Es la falacia fundamental: productividad igual a dinero. Ahí en la pared y en el monitor un reloj me atormenta. Yo mismo lo escogí y lo compré y siento que lo hice por un impulso escondido en el mantra: cada minuto cuenta. A la lagartija no parece importarle nada de esto en que pienso mientras cruzamos miradas. Parece alegre y satisfecha, ¿cuáles habrán sido sus tareas cumplidas? En cambio, aquí estoy escupiendo tinta sin que mucho de lo que pongo en el papel tenga sentido. El problema es que pienso mucho, el ego, vanidoso y narciso, se interpone entre la pluma y el papel.

¿A dónde se va la vida cuando pensamos tanto en el tiempo y su aprovechamiento? Hay quien presume que encontró un balance y, a pesar de la sonrisa en su Instagram y Facebook, creo que algo oculta. A lo mejor, pospuso un sueño para alimentar una fuente de promesas futuras. Le da su tiempo a los sueños del extraño para reducir los propios; al hacerlos más pequeños, crea un vacío que se llena con viajes y adquisiciones. Pero toda esa suposición a nadie importa, porque a nadie sirve. A menos que alimente a la promesa del futuro feliz.

La promesa vacía y seductora que nos alimenta los sueños de un futuro seguro, dentro de un universo incierto. Es el combustible que intensifica el fuego de la vida. ¿Qué tan en lo correcto esté la lagartija que, sobre lo urgente, no queda más que hacer que tirarse al sol?

Al pensar en lo urgente, se me ocurre cualquier cosa que puedo hacer en menos de un minuto. Fuera de ese parámetro no creo que nada sea urgente, o, si presume serlo, no es importante. Es una de las premisas de Eisenhower. No podemos andar por ahí señalando cualquier pendiente como urgente y crucial. Lo único que uno consigue es el colapso creativo, más cuando medimos la productividad con operaciones aritméticas. ¿Cuánto haces al día? ¿Cuánto lees al año? Estas preguntas valen cuando hablamos de la producción en serie de una cosa. ¿Cuántas veces aprietas el botón al día? Nuestra vida está llena de patrones y bucles de autoreferencia que limita, si no es que extingue, a la creatividad y la posibilidad de conocerse a sí mismo al hacer una acción de manera mecánica.

El internet en un principio nos unió. Terminó creando una nueva filosofía de productividad, en la que se obtiene una ganancia con lar validez y reconocimiento. Los aplausos digitales, likes y las caritas con ojos de corazón estandarizan y optimizan la rapidez con que se entrega contenido.

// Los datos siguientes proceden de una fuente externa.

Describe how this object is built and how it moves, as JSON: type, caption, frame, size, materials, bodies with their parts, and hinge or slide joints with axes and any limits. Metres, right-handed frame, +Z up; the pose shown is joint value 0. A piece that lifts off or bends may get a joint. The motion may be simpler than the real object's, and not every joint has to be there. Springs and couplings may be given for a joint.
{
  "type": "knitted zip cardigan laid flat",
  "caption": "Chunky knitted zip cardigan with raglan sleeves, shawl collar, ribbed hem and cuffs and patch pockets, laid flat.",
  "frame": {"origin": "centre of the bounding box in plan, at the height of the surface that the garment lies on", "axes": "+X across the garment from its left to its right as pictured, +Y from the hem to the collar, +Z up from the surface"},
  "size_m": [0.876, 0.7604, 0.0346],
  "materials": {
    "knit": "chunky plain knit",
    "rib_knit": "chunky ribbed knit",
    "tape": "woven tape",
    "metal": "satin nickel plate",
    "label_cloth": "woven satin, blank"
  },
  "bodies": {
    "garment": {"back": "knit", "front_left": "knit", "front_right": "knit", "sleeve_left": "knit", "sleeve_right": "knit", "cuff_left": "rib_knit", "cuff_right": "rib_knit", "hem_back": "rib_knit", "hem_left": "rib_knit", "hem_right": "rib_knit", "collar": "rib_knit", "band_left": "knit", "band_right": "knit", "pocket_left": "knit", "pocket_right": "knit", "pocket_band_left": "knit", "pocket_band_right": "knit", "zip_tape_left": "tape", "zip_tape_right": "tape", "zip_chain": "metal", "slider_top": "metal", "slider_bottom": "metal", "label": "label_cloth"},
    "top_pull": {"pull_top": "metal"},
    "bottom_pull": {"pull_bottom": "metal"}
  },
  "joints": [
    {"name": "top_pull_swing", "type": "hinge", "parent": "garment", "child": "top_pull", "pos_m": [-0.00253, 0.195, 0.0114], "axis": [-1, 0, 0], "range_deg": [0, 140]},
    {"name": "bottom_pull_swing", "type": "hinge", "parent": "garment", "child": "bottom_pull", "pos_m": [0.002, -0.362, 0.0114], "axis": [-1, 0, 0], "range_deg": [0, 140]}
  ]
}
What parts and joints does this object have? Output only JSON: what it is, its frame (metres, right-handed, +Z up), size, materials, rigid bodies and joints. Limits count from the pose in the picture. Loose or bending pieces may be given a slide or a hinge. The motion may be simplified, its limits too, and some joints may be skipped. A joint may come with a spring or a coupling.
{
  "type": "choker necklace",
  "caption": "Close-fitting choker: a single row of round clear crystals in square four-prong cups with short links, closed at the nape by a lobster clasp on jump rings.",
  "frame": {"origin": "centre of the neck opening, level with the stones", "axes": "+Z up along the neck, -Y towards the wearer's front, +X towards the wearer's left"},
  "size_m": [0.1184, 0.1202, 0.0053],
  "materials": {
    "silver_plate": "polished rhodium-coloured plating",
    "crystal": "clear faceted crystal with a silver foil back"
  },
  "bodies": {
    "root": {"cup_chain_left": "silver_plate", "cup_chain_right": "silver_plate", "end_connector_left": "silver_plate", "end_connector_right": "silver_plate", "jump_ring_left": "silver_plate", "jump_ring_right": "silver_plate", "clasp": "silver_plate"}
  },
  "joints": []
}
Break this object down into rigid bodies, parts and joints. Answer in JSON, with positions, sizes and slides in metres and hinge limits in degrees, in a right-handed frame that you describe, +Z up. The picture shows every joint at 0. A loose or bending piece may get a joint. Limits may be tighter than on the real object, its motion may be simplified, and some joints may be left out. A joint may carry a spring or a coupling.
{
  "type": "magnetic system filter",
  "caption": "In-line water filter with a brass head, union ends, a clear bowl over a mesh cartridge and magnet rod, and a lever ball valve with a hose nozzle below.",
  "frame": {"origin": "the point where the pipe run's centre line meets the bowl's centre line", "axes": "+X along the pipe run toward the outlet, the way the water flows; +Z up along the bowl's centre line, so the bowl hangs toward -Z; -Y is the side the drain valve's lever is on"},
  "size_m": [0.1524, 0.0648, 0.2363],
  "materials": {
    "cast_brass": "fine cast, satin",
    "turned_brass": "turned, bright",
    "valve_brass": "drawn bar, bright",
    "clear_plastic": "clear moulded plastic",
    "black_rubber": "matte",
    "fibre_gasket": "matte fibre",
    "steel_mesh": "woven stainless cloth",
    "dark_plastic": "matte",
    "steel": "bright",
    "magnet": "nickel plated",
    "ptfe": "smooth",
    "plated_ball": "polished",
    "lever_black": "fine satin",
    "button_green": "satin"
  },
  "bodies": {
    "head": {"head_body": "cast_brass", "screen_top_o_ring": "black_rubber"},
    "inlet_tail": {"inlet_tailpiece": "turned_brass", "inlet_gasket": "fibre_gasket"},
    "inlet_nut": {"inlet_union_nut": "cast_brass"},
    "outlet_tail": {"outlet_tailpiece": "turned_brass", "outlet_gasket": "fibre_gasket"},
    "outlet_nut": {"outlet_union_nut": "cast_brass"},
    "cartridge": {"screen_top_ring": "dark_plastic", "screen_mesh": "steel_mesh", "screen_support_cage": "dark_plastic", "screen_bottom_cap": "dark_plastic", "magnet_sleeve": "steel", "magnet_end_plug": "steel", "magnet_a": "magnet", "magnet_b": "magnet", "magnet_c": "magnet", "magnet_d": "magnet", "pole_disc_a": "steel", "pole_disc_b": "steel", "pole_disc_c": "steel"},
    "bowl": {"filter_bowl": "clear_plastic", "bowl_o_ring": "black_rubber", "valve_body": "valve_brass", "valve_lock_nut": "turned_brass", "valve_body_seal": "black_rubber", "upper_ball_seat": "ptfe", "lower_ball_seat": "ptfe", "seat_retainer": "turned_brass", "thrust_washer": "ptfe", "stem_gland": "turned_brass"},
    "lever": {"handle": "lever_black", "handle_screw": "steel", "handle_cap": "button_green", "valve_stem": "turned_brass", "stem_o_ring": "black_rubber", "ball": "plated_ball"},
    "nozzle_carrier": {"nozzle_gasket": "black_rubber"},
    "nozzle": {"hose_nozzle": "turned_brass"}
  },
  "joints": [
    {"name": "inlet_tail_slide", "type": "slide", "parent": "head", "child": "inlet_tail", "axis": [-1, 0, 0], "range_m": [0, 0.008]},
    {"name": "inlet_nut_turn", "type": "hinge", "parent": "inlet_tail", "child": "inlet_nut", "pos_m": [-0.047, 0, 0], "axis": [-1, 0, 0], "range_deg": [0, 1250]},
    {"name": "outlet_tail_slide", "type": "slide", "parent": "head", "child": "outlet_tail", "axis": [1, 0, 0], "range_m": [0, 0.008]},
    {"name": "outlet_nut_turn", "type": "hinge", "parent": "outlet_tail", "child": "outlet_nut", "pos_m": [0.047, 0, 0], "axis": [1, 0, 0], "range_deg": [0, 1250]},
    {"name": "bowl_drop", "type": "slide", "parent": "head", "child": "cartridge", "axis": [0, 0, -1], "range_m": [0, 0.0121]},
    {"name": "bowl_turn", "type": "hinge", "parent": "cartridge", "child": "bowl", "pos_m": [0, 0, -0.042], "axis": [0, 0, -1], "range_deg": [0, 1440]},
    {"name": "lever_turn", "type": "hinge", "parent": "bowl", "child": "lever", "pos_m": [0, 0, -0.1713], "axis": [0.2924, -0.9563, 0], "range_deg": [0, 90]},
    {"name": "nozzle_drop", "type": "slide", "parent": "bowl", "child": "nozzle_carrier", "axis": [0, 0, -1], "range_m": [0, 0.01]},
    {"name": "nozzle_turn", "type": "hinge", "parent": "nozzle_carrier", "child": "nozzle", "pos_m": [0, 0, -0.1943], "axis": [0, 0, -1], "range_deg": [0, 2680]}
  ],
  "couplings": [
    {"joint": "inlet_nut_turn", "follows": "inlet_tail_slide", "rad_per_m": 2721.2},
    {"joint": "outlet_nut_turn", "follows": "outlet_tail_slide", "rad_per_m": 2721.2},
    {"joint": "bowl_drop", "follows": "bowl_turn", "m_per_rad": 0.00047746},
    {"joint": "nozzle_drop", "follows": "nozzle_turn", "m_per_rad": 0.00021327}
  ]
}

Nuestra forma de evaluar la calidad ya no es sensorial, a menos que el wifi encuentre la forma de que podamos mostrar nuestra más sincera y auténtica emoción al leer o ver algo que en realidad nos conmueve. Hasta ahora, lo único que tenemos a la mano, es la oferta de los emojis y corazones y aplausos que cada exposición ofrece para que podamos calificar y compartir nuestra emoción.

Esta nueva productividad me hace envidiar la vida lujosa de la lagartija que tiene tiempo para contemplar la profundidad de la vida. O, para dejarse bañar por el sol sin pensar en nada. A la mano tiene comida y las piedras del muro, que está frente a ella, ofrecen un buen refugio en caso de que sea arrojada de su actual alojamiento.

Es la revolución que se avecina, la de la contemplación que insiste en lentitud y profundidad. La que ofrece al público un arte que se toma su tiempo para existir, sin prisas. A un público que quiere analizar y gozar de la vida. Una lucha por derrocar a un sistema glotón de velocidad y volumen. Lleno de síntesis y aplicaciones que resumen en tres, cinco y diez puntos el trabajo y la vida de las personas y sus obras. Pero el revolucionario moderno vivirá en el anonimato. En un espacio donde su persona no sirva de etiqueta para explicar y clasificar su trabajo.

La rebelión de los vagabundos, sería un buen nombre para este movimiento. Ya que el mundo se construye alrededor de la marcha que ordena el reloj. Para existir y tener el derecho de un pedazo de tiempo en el espacio es necesario producir. Y, la contemplación productiva, sólo se les permite a las lagartijas. Por ese espacio, sacrificamos una calidad de vida y la originalidad que, sin el tiempo, nadie sabrá disfrutar, o comprender. Lo auténtico no se puede entender, ahí es donde la razón topa con las fronteras de la sensibilidad, a pesar de que los griegos digan lo contrario.

Al ver que la promesa nunca se cumple. Al mirar a nuestras espaldas lo que abandonamos en el camino a cambio de un futuro feliz que siempre posterga su tiempo y espacio. El sacrificio en favor de una productividad que alimentó falacias a cambio de nuestros infantiles sueños, haremos cuentas finales.

Quizá estemos en balance, a la cabeza de una mesa en la que se muestran los frutos de nuestro trabajo y tengamos una sonrisa en nuestro rostro. Entonces escucharemos a nuestras conversaciones banales y reaccionaremos a éstas con quejas y señalamientos.